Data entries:
-- -- --

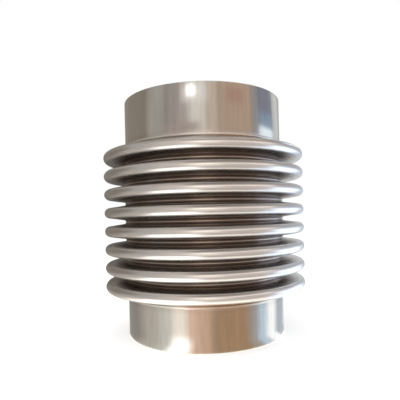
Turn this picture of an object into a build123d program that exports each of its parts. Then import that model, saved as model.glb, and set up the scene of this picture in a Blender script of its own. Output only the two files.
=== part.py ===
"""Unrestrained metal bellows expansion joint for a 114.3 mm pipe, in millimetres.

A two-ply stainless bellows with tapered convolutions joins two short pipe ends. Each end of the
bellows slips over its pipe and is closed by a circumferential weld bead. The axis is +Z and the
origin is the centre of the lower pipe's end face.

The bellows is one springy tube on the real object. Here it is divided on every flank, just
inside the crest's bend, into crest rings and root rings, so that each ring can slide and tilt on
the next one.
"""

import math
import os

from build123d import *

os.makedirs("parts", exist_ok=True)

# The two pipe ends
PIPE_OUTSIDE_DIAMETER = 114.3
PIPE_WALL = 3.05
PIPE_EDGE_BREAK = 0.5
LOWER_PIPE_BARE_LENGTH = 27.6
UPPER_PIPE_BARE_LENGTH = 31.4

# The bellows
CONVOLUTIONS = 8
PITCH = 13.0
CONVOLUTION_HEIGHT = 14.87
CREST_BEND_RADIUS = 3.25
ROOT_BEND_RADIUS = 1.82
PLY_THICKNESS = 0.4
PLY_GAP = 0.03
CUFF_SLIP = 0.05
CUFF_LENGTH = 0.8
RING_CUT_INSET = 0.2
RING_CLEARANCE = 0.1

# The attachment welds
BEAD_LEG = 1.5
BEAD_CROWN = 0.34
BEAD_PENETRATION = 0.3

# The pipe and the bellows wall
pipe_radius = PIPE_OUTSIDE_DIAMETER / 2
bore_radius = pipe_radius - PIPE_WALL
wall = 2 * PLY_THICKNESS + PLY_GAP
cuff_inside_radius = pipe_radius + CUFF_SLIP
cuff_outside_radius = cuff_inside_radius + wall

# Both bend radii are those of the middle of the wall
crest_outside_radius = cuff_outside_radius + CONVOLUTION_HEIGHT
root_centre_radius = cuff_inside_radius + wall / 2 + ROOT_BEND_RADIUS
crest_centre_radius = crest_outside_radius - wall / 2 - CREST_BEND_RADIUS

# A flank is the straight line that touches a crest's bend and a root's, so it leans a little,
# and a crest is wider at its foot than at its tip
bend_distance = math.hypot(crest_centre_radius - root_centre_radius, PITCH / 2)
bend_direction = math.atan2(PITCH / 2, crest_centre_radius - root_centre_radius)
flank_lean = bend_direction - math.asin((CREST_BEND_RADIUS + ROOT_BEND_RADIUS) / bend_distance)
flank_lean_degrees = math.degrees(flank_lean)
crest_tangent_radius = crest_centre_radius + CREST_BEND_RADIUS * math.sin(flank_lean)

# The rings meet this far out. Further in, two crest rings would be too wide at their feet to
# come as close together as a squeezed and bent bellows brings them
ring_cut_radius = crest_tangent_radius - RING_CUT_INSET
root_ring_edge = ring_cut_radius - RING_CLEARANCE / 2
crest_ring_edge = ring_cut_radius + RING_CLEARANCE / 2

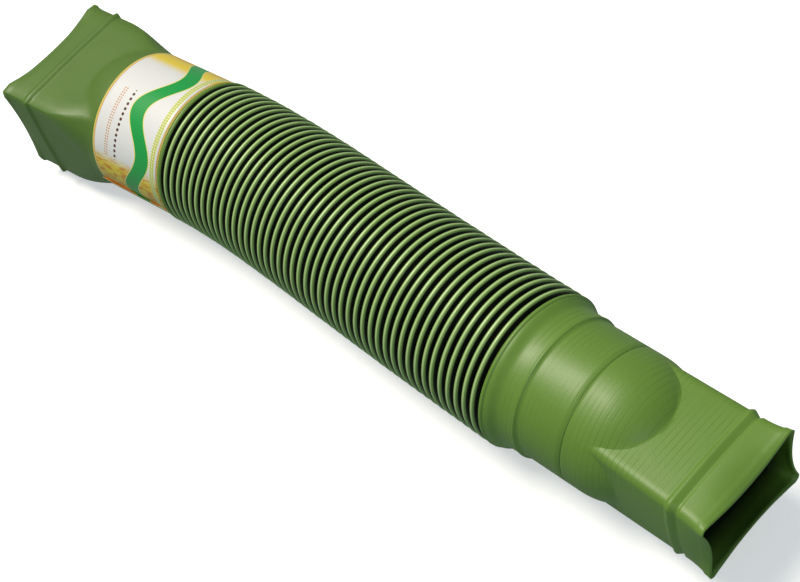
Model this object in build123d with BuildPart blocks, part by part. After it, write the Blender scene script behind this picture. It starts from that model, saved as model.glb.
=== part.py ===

-- -- --

** Exercise prompt **
Repeat the listing exactly, from its first line to its last.

** Answer to the problem **
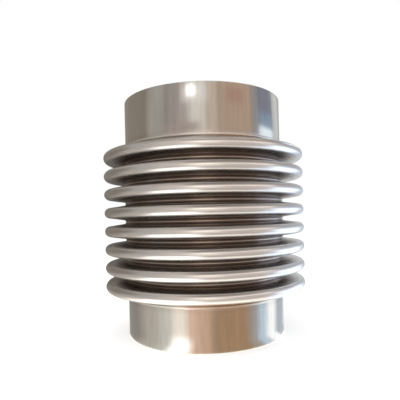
Turn this picture of an object into a build123d program that exports each of its parts. Then import that model, saved as model.glb, and set up the scene of this picture in a Blender script of its own. Output only the two files.
=== part.py ===
"""Unrestrained metal bellows expansion joint for a 114.3 mm pipe, in millimetres.

A two-ply stainless bellows with tapered convolutions joins two short pipe ends. Each end of the
bellows slips over its pipe and is closed by a circumferential weld bead. The axis is +Z and the
origin is the centre of the lower pipe's end face.

The bellows is one springy tube on the real object. Here it is divided on every flank, just
inside the crest's bend, into crest rings and root rings, so that each ring can slide and tilt on
the next one.
"""

import math
import os

from build123d import *

os.makedirs("parts", exist_ok=True)

# The two pipe ends
PIPE_OUTSIDE_DIAMETER = 114.3
PIPE_WALL = 3.05
PIPE_EDGE_BREAK = 0.5
LOWER_PIPE_BARE_LENGTH = 27.6
UPPER_PIPE_BARE_LENGTH = 31.4

# The bellows
CONVOLUTIONS = 8
PITCH = 13.0
CONVOLUTION_HEIGHT = 14.87
CREST_BEND_RADIUS = 3.25
ROOT_BEND_RADIUS = 1.82
PLY_THICKNESS = 0.4
PLY_GAP = 0.03
CUFF_SLIP = 0.05
CUFF_LENGTH = 0.8
RING_CUT_INSET = 0.2
RING_CLEARANCE = 0.1

# The attachment welds
BEAD_LEG = 1.5
BEAD_CROWN = 0.34
BEAD_PENETRATION = 0.3

# The pipe and the bellows wall
pipe_radius = PIPE_OUTSIDE_DIAMETER / 2
bore_radius = pipe_radius - PIPE_WALL
wall = 2 * PLY_THICKNESS + PLY_GAP
cuff_inside_radius = pipe_radius + CUFF_SLIP
cuff_outside_radius = cuff_inside_radius + wall

# Both bend radii are those of the middle of the wall
crest_outside_radius = cuff_outside_radius + CONVOLUTION_HEIGHT
root_centre_radius = cuff_inside_radius + wall / 2 + ROOT_BEND_RADIUS
crest_centre_radius = crest_outside_radius - wall / 2 - CREST_BEND_RADIUS

# A flank is the straight line that touches a crest's bend and a root's, so it leans a little,
# and a crest is wider at its foot than at its tip
bend_distance = math.hypot(crest_centre_radius - root_centre_radius, PITCH / 2)
bend_direction = math.atan2(PITCH / 2, crest_centre_radius - root_centre_radius)
flank_lean = bend_direction - math.asin((CREST_BEND_RADIUS + ROOT_BEND_RADIUS) / bend_distance)
flank_lean_degrees = math.degrees(flank_lean)
crest_tangent_radius = crest_centre_radius + CREST_BEND_RADIUS * math.sin(flank_lean)

# The rings meet this far out. Further in, two crest rings would be too wide at their feet to
# come as close together as a squeezed and bent bellows brings them
ring_cut_radius = crest_tangent_radius - RING_CUT_INSET
root_ring_edge = ring_cut_radius - RING_CLEARANCE / 2
crest_ring_edge = ring_cut_radius + RING_CLEARANCE / 2

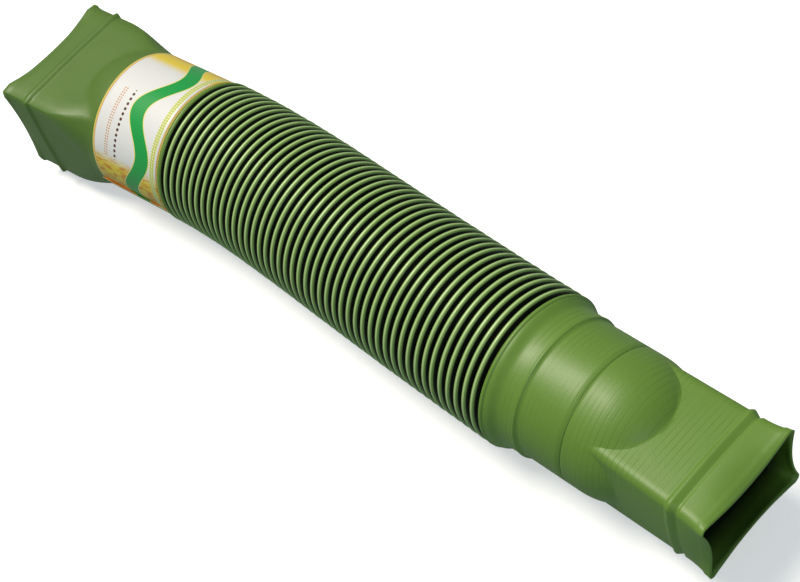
Model this object in build123d with BuildPart blocks, part by part. After it, write the Blender scene script behind this picture. It starts from that model, saved as model.glb.
=== part.py ===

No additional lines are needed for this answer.